Tuesday, November 20, 2012

Review: Google Docs "offline" feature

You can "Edit Google documents offline...when you don’t have an Internet connection."

But...what you need to be aware of...and what I had to experience to understand...is that this can only be done (when using the Microsoft Windows disk operating system) in the Google Chrome browser.  I use a lot of different browsers, and was unable to have this feature available with them.

"...Any changes you've made while disconnected will sync with the online version in your Documents List when you regain your connection to the Internet.

"Offline editing is only available for Google documents. It’s not available yet for Google spreadsheets or presentations.

"If you lose your connection to the Internet while editing a Google document, you'll be informed at the top of the page that your network connection has been lost. Your edits will continue to be saved offline, so you can keep typing.

Note that:  "...offline editing allows a document to be open in only a single tab at a time.


When offline, in the Google Chrome browser, go to "drive.google.com" and what is available will appear.

This is great!

I am now considering moving all, or most, of my information from Evernote to Google Docs because of this free offline feature.  I love Evernote, and have always been thankful for it.  But, I've not been happy with the offline options available for free accounts.  Until recently, I believed I was unable to have a note available on my (Samsung Galaxy Player) Android device while offline.  Evernote states:

"...When this user syncs their device, enough data to allow for this note to be found via search (title, text in the body...and other metadata) is downloaded to their device, but not the whole note. When this user selects the note in question from a list of notes, the rest of the note will be downloaded."

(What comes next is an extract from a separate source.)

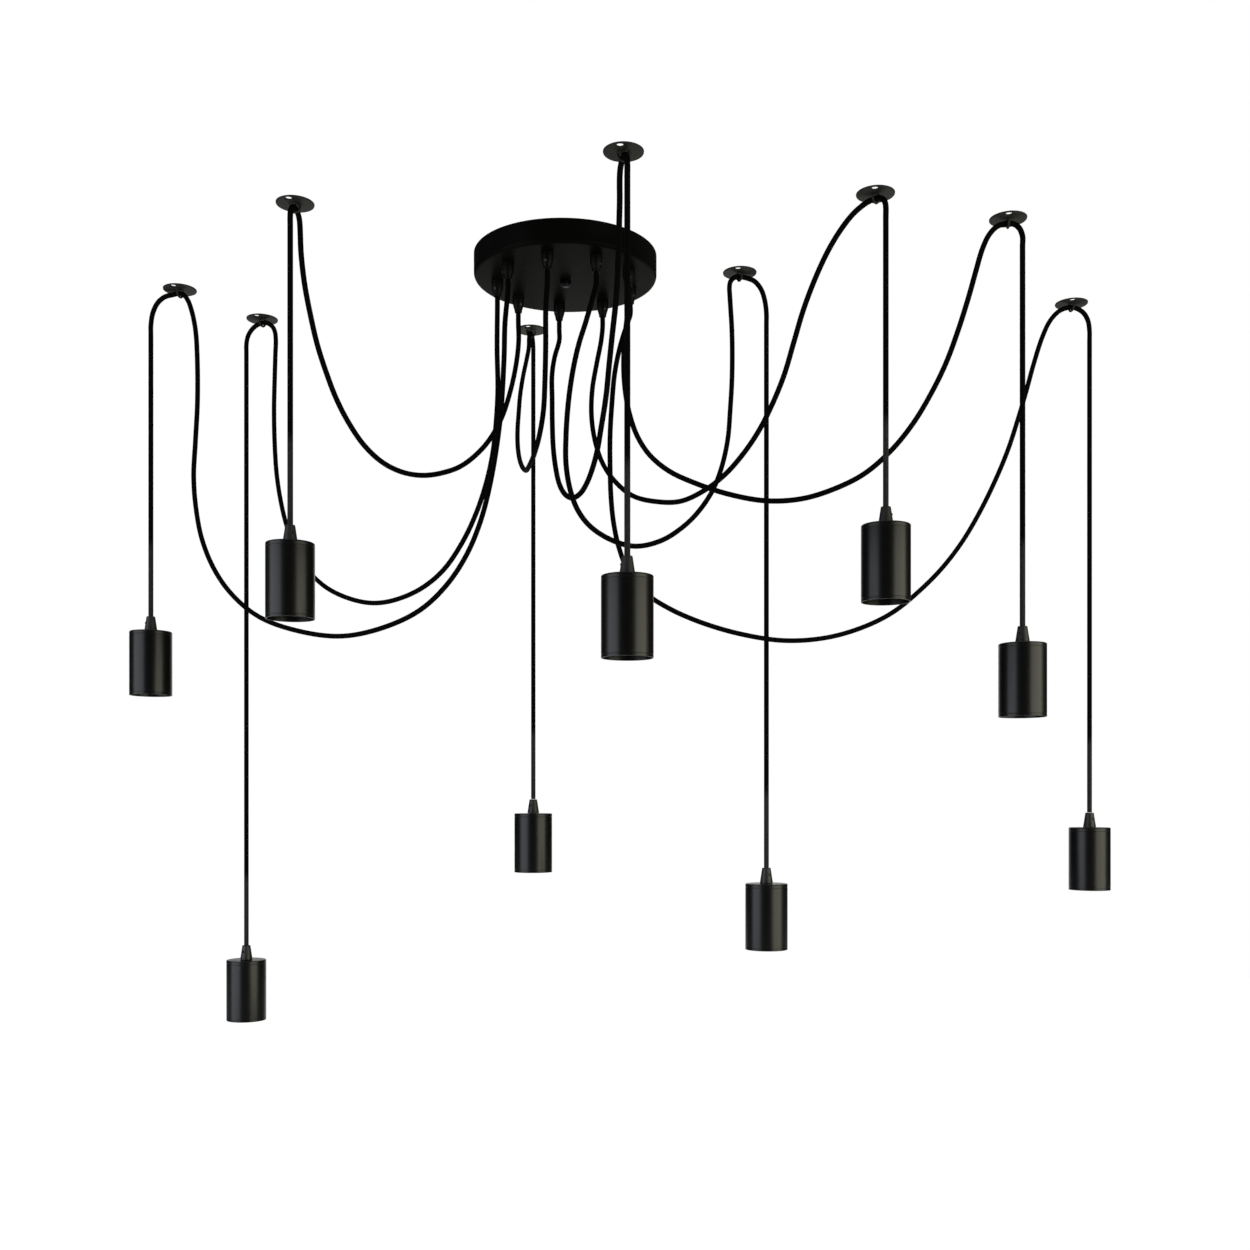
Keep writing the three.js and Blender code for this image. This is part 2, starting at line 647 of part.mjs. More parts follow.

With Google Drive installed on my Android device, I am able to make files available offline.  I find this very, very useful.


I am very interested in apps that allow for synchronization, accessing, and modifying of data offline.  I continue to appreciate, and use, Palm personal digital assistants (PDAs).  And will probably replace them with Android and Google Chrome OS devices...when I am able to get all of my data ported to them from the Palm Desktop.